The exhibition invokes the concept of the artist's space; the personal space, the
studio, is transferred to the museum space and the private is thus transformed into a
common space. Within a spatial arrangement of works and objects, the viewer is
invited to observe the relationship between an artist and their space. The public’s
participation in the new space transcends the work presented into a collective status.
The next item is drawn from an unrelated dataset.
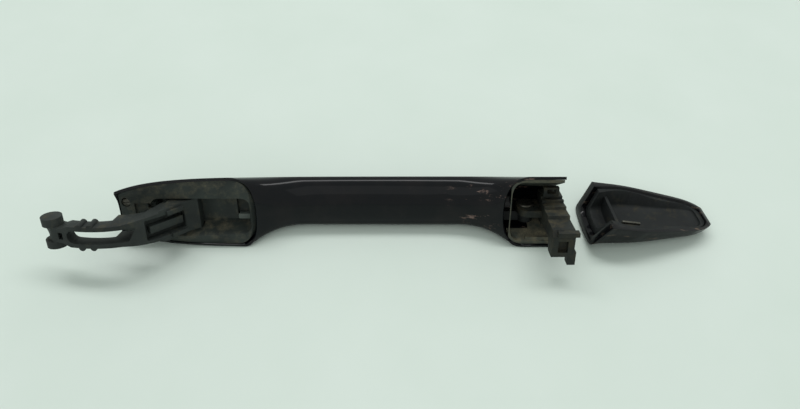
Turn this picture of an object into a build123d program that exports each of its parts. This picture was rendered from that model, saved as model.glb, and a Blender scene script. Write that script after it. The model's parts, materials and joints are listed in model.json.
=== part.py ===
"""Exterior car door handle: a pull grip with its hinge arm and latch hook, and its separate rear cap.

Everything is drawn in millimetres in two working frames.
Grip frame: x runs along the grip from the hinge end to the cap end, y points out from the door,
z runs up the door from the grip's centre line, and y = 0 is the plane of the two door pads.
Cap frame: the same directions, with x = 0 at the cap's front edge.
The finished pieces are then laid down as they lie on a bench: the grip rolled back on its sloping
lower side, the cap on its outer face. The origin is under the middle of the pair, z = 0 is the bench.
"""

import os

from build123d import *

os.makedirs("parts", exist_ok=True)

# ---------------------------------------------------------------- driving dimensions
wall = 2.2  # skin thickness of the painted shells
fit = 0.25  # gap between pieces that are assembled by hand
tip_x, rear_x = -118.6, 68.5
tip_wall = 1.2  # the skin is thinner at the hinge end
front_seam_x, rear_seam_x = -60.5, 43.5  # where each pad ends and the finger scoop begins
cover_front_x, cover_rear_x = -71.0, 54.5  # ends of the finger-side cover, past its curved rims
parting_y = 11.5  # depth of the seam between the outer shell and the finger-side cover
scoop_y = 6.0  # the scoop's deepest point
rim_round = 7.0  # rounding of the scoop's two long edges
roll = 23.0  # the grip lies rolled back by the slope of its own side wall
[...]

The exhibition will be open to the public from 9 March 2018, Friday at 7:30 pm. The
exhibition is curated by Dr. Monika Asimenou and Marina Christodoulidou, in
collaboration with the architect Michalis Vassiliades. In the framework of the
exhibition, the curators organized the symposium entitled ”The Space, the Word and
the Responsibility of the Artist” to take place at the Melina Merkouri Hall on March 26,
2018.
Athina Antoniadou was born in Nicosia in 1962. She studied at the California College
of Arts and Crafts in Oakland (1981-1985). In 1989 she began her PhD at the Fine
Arts School of Madrid, which she intermitted in 1994. In 2000 she co-ran KITA, an
underground artistic community in Berlin, where she lived for 13 years. She has
explored shamanism in Africa, Latin America, and Cyprus. For two years she was the
director of the Argo Gallery in Nicosia, a space where the artist explored themes
such as the return to nature and the artist's responsibility.